Technologists have a gift. What gift? The gift of not understanding, deeply enough, the being of human beings. Lacking this understanding they can and do (confidently) stand up and preach the virtues-benefits of technology.  If life were that simple.

Truth shows up as attractive to those of us who do not have to face the consequences of truth.  Data driven decision-making sounds great for those of us selling (making a living and hoping to get rich) data driven tools and services.

The challenge of putting in place data driven decision-making practices is that it disturbs the status quo. When you disturb the status quo you go up against the powerful who benefit from that status quo.  Remember Socrates:

The very nature of what Socrates did made him a disruptive and subversive influence. He was teaching people to question everything, and he was exposing the ignorance of individuals in power and authority. He became much loved but also much hated …. In the end the authorities arrested him for …., and not believing in the gods of the city. He was tried and condemned to die …

– Bryan Magee, Professor

Beware of being successful in putting in place a culture of data driven decision making!

With sufficient commitment and investment you can put in place a data driven decision making culture. Like the folks at Tesco did.  And by making decisions through harnessing the data on your customers, your stores, your products, you can outdo all of your competitors, grow like crazy and make bumper profits.  Again, again, and again.  Then the day of reckoning comes – when you come face to face with the flaws of making decisions solely on the basis of data.

Tesco is not doing so great.  It has not been doing so great for several years – including issuing its first ever profits alert in 2012.  What is the latest situation?  Tesco has reported a 23.5% drop in profits in the first half of this year.   What has Tesco been doing to deal with the situation? This is what the article says:

Last year, Tesco announced it would be spending £1bn on improving its stores in the UK, investing in shop upgrades, product ranges, more staff, as well as its online offering.

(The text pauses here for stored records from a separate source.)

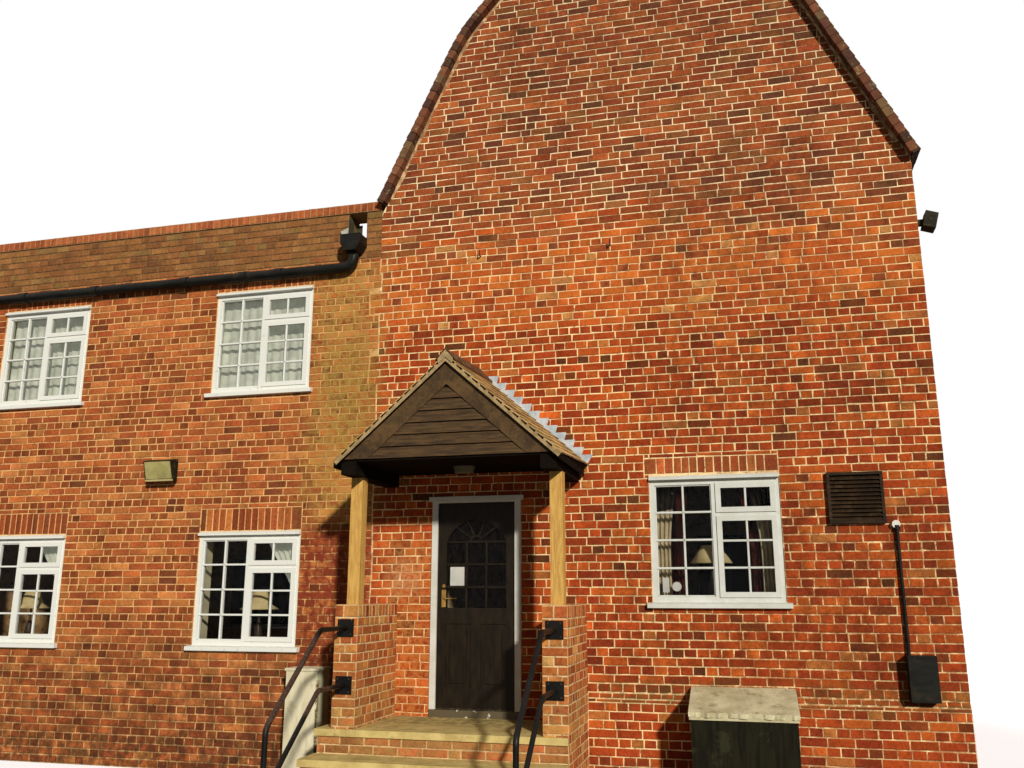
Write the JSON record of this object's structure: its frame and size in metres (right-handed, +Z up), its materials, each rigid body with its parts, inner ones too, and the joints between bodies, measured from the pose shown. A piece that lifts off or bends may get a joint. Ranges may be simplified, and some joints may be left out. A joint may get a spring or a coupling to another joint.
{
  "type": "oast house",
  "caption": "Brick oast house: a tall gabled block with a steep tiled roof, a flat-roofed wing with a parapet, casement windows and a timber porch over brick steps.",
  "frame": {"origin": "on the level ground at the foot of the gable's front face, on the gable's centre line", "axes": "+X to the right seen from the front and along the building's length, +Y into the building, +Z up"},
  "size_m": [11.4, 10.6228, 9.937],
  "materials": {
    "main_brick": "weathered brick in lime mortar",
    "wing_brick": "newer brick, parapet darkened by weather",
    "roof_tile": "plain clay tiles with lichen",
    "ridge_tile": "clay ridge tiles",
    "floor": "screeded floor",
    "flat_roof": "mineral felt",
    "coping": "brick on edge, weathered",
    "white_timber": "white gloss paint",
    "glazing": "clear window glass",
    "dark_timber": "dark brown stain",
    "oak": "weathered oak",
    "brass": "worn polished brass",
    "tread": "pressed concrete slabs with algae",
    "porch_brick": "orange-red brick in pale mortar",
    "porch_tile": "plain clay tiles",
    "lead": "weathered sheet lead",
    "lamp": "pale diffuser",
    "rail": "black paint",
    "vent": "dark brown plastic",
    "rainwater": "black plastic, green with algae in places",
    "floodlight": "dark powder coat",
    "housing": "black paint, stained",
    "housing_lid": "weathered grey-green sheet",
    "cupboard": "cream enclosure with a dark cap",
    "wall_pipe": "black plastic"
  },
  "bodies": {
    "building": {"front_wall_left": "main_brick", "front_wall_right": "main_brick", "front_wall_at_door": "main_brick", "front_gable": "main_brick", "side_walls": "main_brick", "back_wall": "main_brick", "roof_lower_slopes": "roof_tile", "roof_upper_left": "roof_tile", "roof_upper_right": "roof_tile", "ridge_tiles": "ridge_tile", "floors": "floor", "wing_front_wall": "wing_brick", "wing_end_wall": "wing_brick", "wing_back_wall": "wing_brick", "wing_roof": "flat_roof", "front_parapet": "wing_brick", "parapet_coping": "coping", "front_windows": "white_timber", "rear_windows": "white_timber", "window_glass": "glazing", "door_frame": "white_timber", "tread_slabs": "tread", "step_brickwork": "porch_brick", "dwarf_walls": "porch_brick", "porch_posts": "oak", "porch_eaves_boxes": "dark_timber", "porch_ceiling": "dark_timber", "porch_bargeboards": "dark_timber", "porch_gable_boards": "dark_timber", "porch_roof_left": "porch_tile", "porch_roof_right": "porch_tile", "porch_flashing": "lead", "porch_lamp": "lamp", "handrails": "rail", "louvred_vent": "vent", "rainwater_head": "rainwater", "rainwater_pipe": "rainwater", "floodlights": "floodlight", "housing_body": "housing", "housing_lid": "housing_lid", "service_cupboard": "cupboard", "wall_pipe": "wall_pipe"},
    "door": {"door_leaf": "dark_timber", "door_glass": "glazing", "door_handle": "brass"}
  },
  "joints": [
    {"name": "door_hinge", "type": "hinge", "parent": "building", "child": "door", "pos_m": [-1.199, 0.063, 0.672], "axis": [0, 0, -1], "range_deg": [0, 90]}
  ]
}
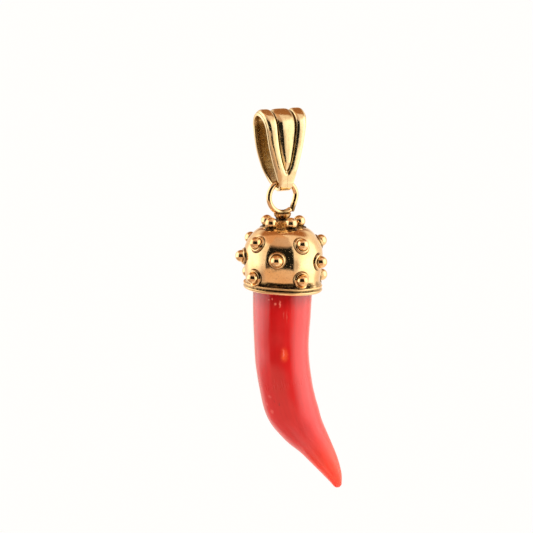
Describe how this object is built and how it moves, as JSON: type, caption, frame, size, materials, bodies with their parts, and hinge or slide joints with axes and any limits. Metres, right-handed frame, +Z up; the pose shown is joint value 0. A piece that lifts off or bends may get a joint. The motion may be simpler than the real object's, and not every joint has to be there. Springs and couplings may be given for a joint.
{
  "type": "cornicello horn pendant",
  "caption": "Curved red coral horn charm in a studded gold cap, hung by a ring from a ribbed gold bail that a neck chain runs through.",
  "frame": {"origin": "inside top of the bail's loop, where a chain bears", "axes": "+Z up; -Y is the front, the bail's ribbed side; +X is the wearer's left, the side that the horn curves toward, and the chain runs along X"},
  "size_m": [0.0139, 0.0119, 0.0485],
  "materials": {
    "gold_bail": "polished yellow gold, with soft wear on the ribs",
    "gold_cap": "polished yellow gold, darker in the corners and round the studs",
    "coral": "polished translucent red coral, with fine growth lines"
  },
  "bodies": {
    "bail": {"bail": "gold_bail"},
    "drop": {"cap": "gold_cap", "horn": "coral"}
  },
  "joints": [
    {"name": "drop_swing", "type": "hinge", "parent": "bail", "child": "drop", "pos_m": [0, -0.0008, -0.0083], "axis": [1, 0, 0], "range_deg": [-90, 90]}
  ]
}
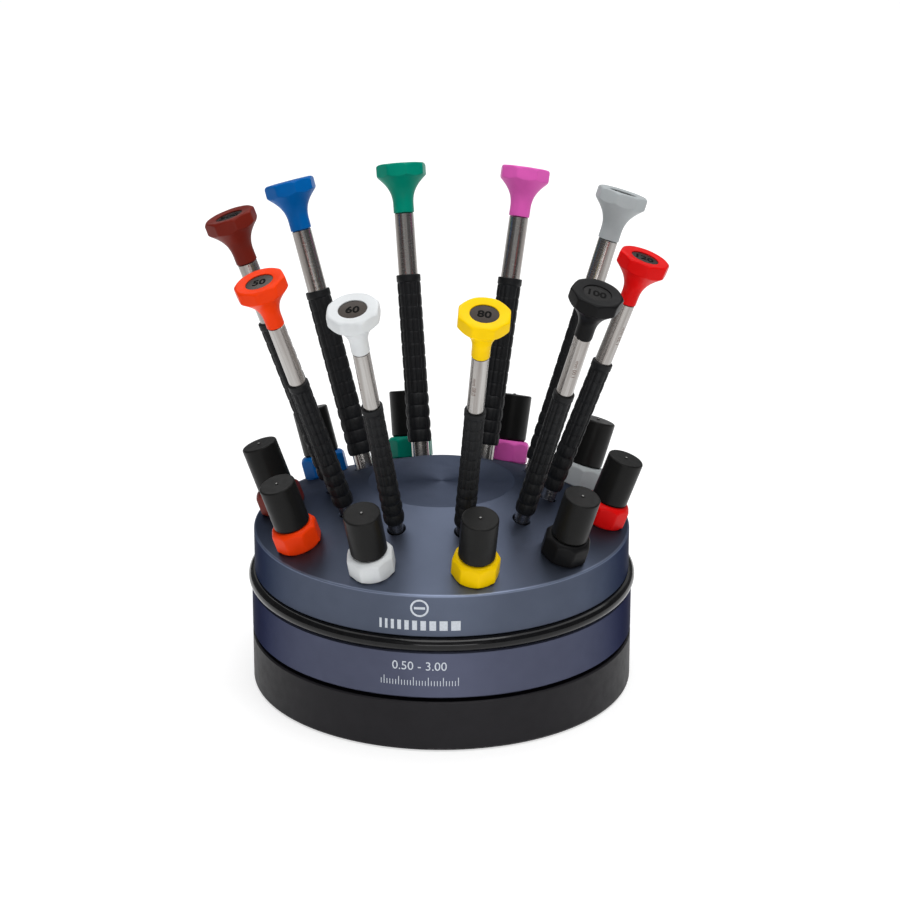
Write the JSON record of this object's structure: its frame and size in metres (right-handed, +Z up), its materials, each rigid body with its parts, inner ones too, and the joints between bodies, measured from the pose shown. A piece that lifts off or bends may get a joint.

There are a number of flaws on data driven decision making. For one data driven decision making assumes that the future will be a continuation of the past.  Which is rather like saying all the swans that we have come across are white, so we should plan for white swans.  And then, one day you find that the black swan shows up!  The recession and the shift in consumer behaviour that resulted from this recession was the black swan for Tesco.

Furthermore, I hazard a guess that in their adoration at the pulpit of data driven decision making the folks at Tesco forgot the dimensions that matter but were not fed into the data and the predictive models. What dimensions? Like the customer’s experience of shopping at Tesco stores: not enough staff, unhappy staff, stores looking more and more dated by the day, the quality of their products ……

It looks like the folks at Tesco did not heed the sage words of one of my idols:

Not everything that counts can be counted, and not everything that can be counted counts.

– Einstein

Author: Maz Iqbal

Experienced management consultant. Passionate about enabling customer-centricity by calling forth the best from those that work in the organisation and the intelligent application of digital technologies. Subject matter expert with regards to customer strategy, customer insight, customer experience (CX), customer relationship management (CRM), and relationship marketing. Working at the intersection of the Customer, the Enterprise (marketing, sales, service), and Technology.

3 thoughts on “Musings on Big Data, Customer Analytics, and Data Driven Business”

  1. Interesting post Maz.

    I totally agree with the first part, it is not in our nature to use the scientific method.

    We make judgements based on instinct and are far more interested in what is the best outcome for me than what is the best outcome. You only have to see the stream of Chelsea tractors dropping off their children at the local public school to see that phenomenon.

    Secondly the number of people who can make sense of all that data is vanishingly small. I work for an insurance company and have more numbers to play with than you can shake a stick at. But nobody who can explain them coherently.

    But I think linking a focus on big data at Tesco to their recent problems is a little tenuous. Where is the evidence that something else isn’t at play? How about the absence of Terry Leahy.


    1. Hello James,

      It occurs to me that you are correct in pointing out that linking Tesco’s current problems with their data driven approach to business is tenuous. Let me say, without hesitation, that I have not facts (including first hand experience) to make a definitive statement which is why I write “I hazard a guess ..”.

      Given that context, allow me to share the assumptions that I made in hazarding that guess. One, the human tendency to overplay a strength such that it eventually becomes a weakness. Put differently, it occurs to me that Tesco’s management team may not have invested in the store and its people precisely because their data driven direct marketing (Tesco Clubcard) was working so well. So instead of a table with four legs, Tesco eventually shifted to a table with one leg. Their stores became average. Their products average. The store shopping experience average…..

      Now lets tackle you assertion that the departure of Terry Leahy could be the cause of Tesco’s decline. This is possible and may even be significant factor. On the other hand it could be a red herring. As a student of systems and it occurs to me that it is equally likely that the longer term consequences of Terry Leahy’s management came to play out when he moved on. That is to say the focus on data driven marketing and the corresponding neglect of product (quality), store employees, the stores, the shopping experience was most likely caused by Terry Leahy.

      Finally, if Terry Leahy is a management genius and solely responsible for the success of Tesco then is he not also responsible for the failure of Tesco? Did he not play a strong, even defining role, in picking his successor? So if he is fallible in picking his successor then it is also possible that he is fallible in making other decisions.

      All the best,


      1. Hi Maz,
        I think James makes an interesting point about Terry Leahy. I’m not sure if he was a genius or not but he did do things differently including spending a lot of time every week in stores watching and talking to customers. Now, I am not sure what Phillip Clarke is doing and if he is doing the same things as Terry Leahy. But, I do know that whenever you get a new CEO they always seem to want to do things their own way and put their stamp on the organisation. I wonder if things weren’t broken but he has tried to fix them anyway. And, when will we get a CEO who comes along and decides to do nothing other be a good steward of the ship as things are going in the right direction?